One of the more anticipated data bits from this weekend is scheduled for release early on Sunday. This will be the official PMI data from China.
With so much speculation around potential world economic weakness, the first insight into Chinese performance during the first quarter will be very interesting to analysts, traders and economists. While chiefly related to the yuan, we could see broader implications of this data to other currencies.
What’s Coming Up
We can expect the official NBS manufacturing and non-manufacturing PMI for China to come out at 03:00 CET on Sunday. This will be 21:00 EST on Saturday (bearing in mind Europe begins daylight savings time concurrently with the release), while markets are closed. And it will be several hours before we see a reaction later in the Monday Asian open.
The consensus among analysts is that China’s manufacturing PMI will register the fourth consecutive month of contraction in PMI data.
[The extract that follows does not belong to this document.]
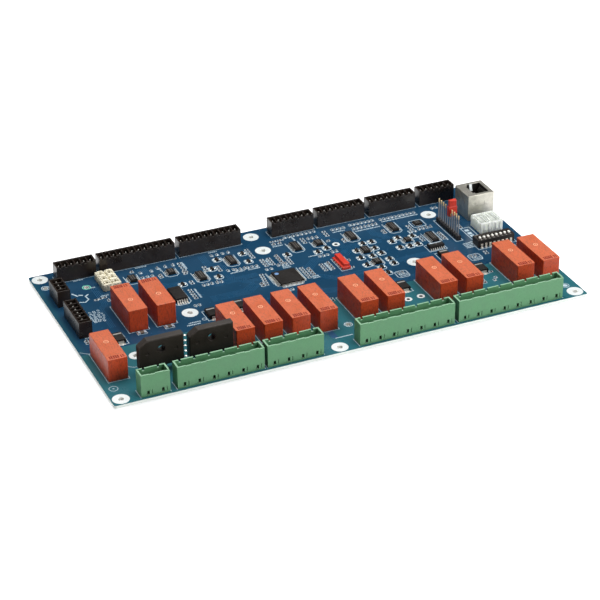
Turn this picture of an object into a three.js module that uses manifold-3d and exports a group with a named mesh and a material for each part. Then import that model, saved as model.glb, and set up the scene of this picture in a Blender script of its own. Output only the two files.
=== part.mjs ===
// Relay controller board: a printed circuit board carrying thirteen power relays, pluggable
// field-wiring headers, signal headers, bridge rectifiers, an Ethernet jack and set-up switches.
//
// Frame: millimetres, +X along the long edge, +Y towards the signal headers, +Z up.
// The origin is the centre of the board's underside. Parts are placed in "board places":
// x from the left edge, y from the front edge, z from the board's top face.

import * as THREE from 'three';
import { mergeVertices } from 'three/addons/utils/BufferGeometryUtils.js';
import ManifoldModule from 'manifold-3d';

const wasm = await ManifoldModule();
wasm.setup();

// ---- Driving dimensions ----------------------------------------------------------------------

const BOARD = { length: 260.5, depth: 137.5, thickness: 1.6, cornerRadius: 1.2 };

const HOLE_INSET = 5;
const MOUNTING_HOLE_RADIUS = 1.6;
const MOUNTING_HOLES = [
  [HOLE_INSET, HOLE_INSET],
  [120.4, HOLE_INSET],
  [BOARD.length - HOLE_INSET, HOLE_INSET],
  [HOLE_INSET, BOARD.depth - HOLE_INSET],
  [125, 130.5],
  [125, 113.6],
  [225.6, 113.9],
  [64.8, 67.6],
  [194.1, 68.1],
  [25.2, 39.5],
];
const TOOLING_HOLE_RADIUS = 1.35;
const TOOLING_HOLES = [
  [24.9, 114.8],
  [5, 122.8],
  [133.6, 23.3],
];

const RELAY = { width: 10.1, length: 28.5, height: 12.3, wall: 0.8, cornerRadius: 0.5 };
const RELAY_STEP = 7.55;
const FRONT_RELAY_ROW = { x: 76.8, y: 35.8, steps: [0, 2, 4, 6, 9, 11, 15, 17, 21, 23] };
const SUPPLY_RELAY = { x: 9.8, y: 35.6 };
const REAR_RELAY_PAIR = { x: 34.9, y: 75.7, steps: [0, 2] };

const POWER_PITCH = 7.62;
const POWER_HEADER = { front: 1.8, depth: 7, height: 12.1, endMargin: 3.65, wall: 0.9, floor: 3.2 };
const POWER_HEADERS = [
  { firstPole: 17.96, poles: 2 },
  { firstPole: 36.66, poles: 6 },
  { firstPole: 83.76, poles: 4 },
  { firstPole: 133.72, poles: 7 },
  { firstPole: 189.09, poles: 8 },
];

const CODING_NOTCH = { width: 1.2, depth: 1.3 };
const FOOT_SLOT = { width: 1.3, bottom: 0.9, top: 3.1, depth: 2.4, toe: 1, toeTop: 1.5 };
const FOOT_GROOVE = { offset: 1.8, width: 0.35, top: 3.4, depth: 0.5 };
const RIM_DIP = { start: 0.9, length: 3, depth: 0.3 };

const SIGNAL_PITCH = 3.5;
const SIGNAL_HEADER = { depth: 7, height: 9.2, extraLength: 0.7, wall: 0.9, floor: 2.4 };
const CELL_WALL = { thickness: 0.7, drop: 0.7 };
const KEY_NOTCH = { width: 1, depth: 0.9 };
const SIGNAL_HEADER_FRONT = 125.3;
const SIGNAL_HEADERS = [
  { left: 12.5, poles: 6 },
  { left: 36.1, poles: 12 },
  { left: 81.3, poles: 10 },
  { left: 135.2, poles: 7 },
  { left: 162.8, poles: 8 },
  { left: 194.3, poles: 8 },
  { left: 225.8, poles: 6 },
];
const SIDE_HEADER_OUTER = 4.8;
const SIDE_HEADERS = [
  { front: 100.4, poles: 4 },
  { front: 65.9, poles: 7 },
];

const RECTIFIER = { width: 23.2, height: 15.4, thickness: 4.6, standOff: 3.5, front: 20, bevel: 0.4 };
const RECTIFIER_CORNER = { width: 4.2, height: 3 };
const RECTIFIER_HOLE = { radius: 2, belowTop: 5.8 };
const RECTIFIER_DIMPLE = { radius: 1, depth: 0.3, spacing: 15, belowTop: 7 };
const RECTIFIER_CENTRES = [31.9, 58.1];
const RECTIFIER_LEG = { count: 4, width: 1.2, thickness: 0.8, pitch: 5.08 };

const JACK = { left: 242, front: 98, width: 16, depth: 15.7, height: 15, sheet: 0.4 };
const JACK_PORT = { x: 5.6, width: 8.2, y: 2, depth: 11.7, floor: 3 };
const LATCH_GROOVE = { reach: 1.1, width: 9 };

const CABLE_HEADER = { width: 6.7, depth: 12, height: 6.6, wall: 0.8, floor: 5.6 };
const CABLE_KEY = { inset: 2.2, width: 1.2 };
const CABLE_HEADERS = [240.9, 247.8];
const CABLE_HEADER_FRONT = 80.8;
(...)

However, they anticipate a slight improvement at 49.6. This would be up from the 49.2 registered previously (note that the prior month can be revised along with the release).
Expectations are for non-manufacturing PMI stay comfortably within growth territory. However, they may slip a bit to 54.1 from February’s 54.3 (this figure has been positive since March of 2012). While this is still an important data point, the market reaction is likely to focus on the manufacturing segment, and especially its components.
The Data is Extra Important This Time Around
Around the weekend, we have the largest economies of the world reporting their PMI’s, with Europe, the US, and China representing over 65% of the world’s economy. The consensus is that there will be broadly weaker results for March, which would close out a disappointing first quarter for the year.
Worries are that Europe is heading for a technical recession. This could reflect itself in China’s performance, as around a billion dollars of trade goes between the two economies each day. This would put more pressure on the Asian giant’s economy, which is already not in the best shape given the pending tariff issue with the US.
The Lunar New Year distorted last month’s PMI data. Companies at the time stocked up ahead of the week-long closure of major businesses. So, the March data may, therefore, be more of a “return to normal”.
We talked previously about how China is pivoting away from exports towards shoring up its domestic market. This helps explain the discrepancy between manufacturing and non-manufacturing. The Chinese government continuing to commit to more internal stimulus in the future. And, as the government’s growth forecasts seem harder to achieve, we could expect that divergence to maintain.
Of the major economy PMIs coming out, analysts have speculated that China might be the exception, surprising on the positive side. This is due to private surveys done ahead of the results. Additionally, the official number surveys a preponderance of state-run businesses. These often provide a rosier picture than the private Caixin survey, scheduled for next week.
The markets will take an interest in the new orders component, which showed a surprise up-tick back into growth territory last month. Current expectations are for it to slip back into negative, reflecting a depression in future demand. However, a surprise on the upside with this component might outweigh the headline number.
In the interest of tracking potential for recessions, some analysts are eyeing with concern the increasing inventories in China. However, the companies stocking up ahead of the Lunar New Year could again, explain this, in addition to trade concerns.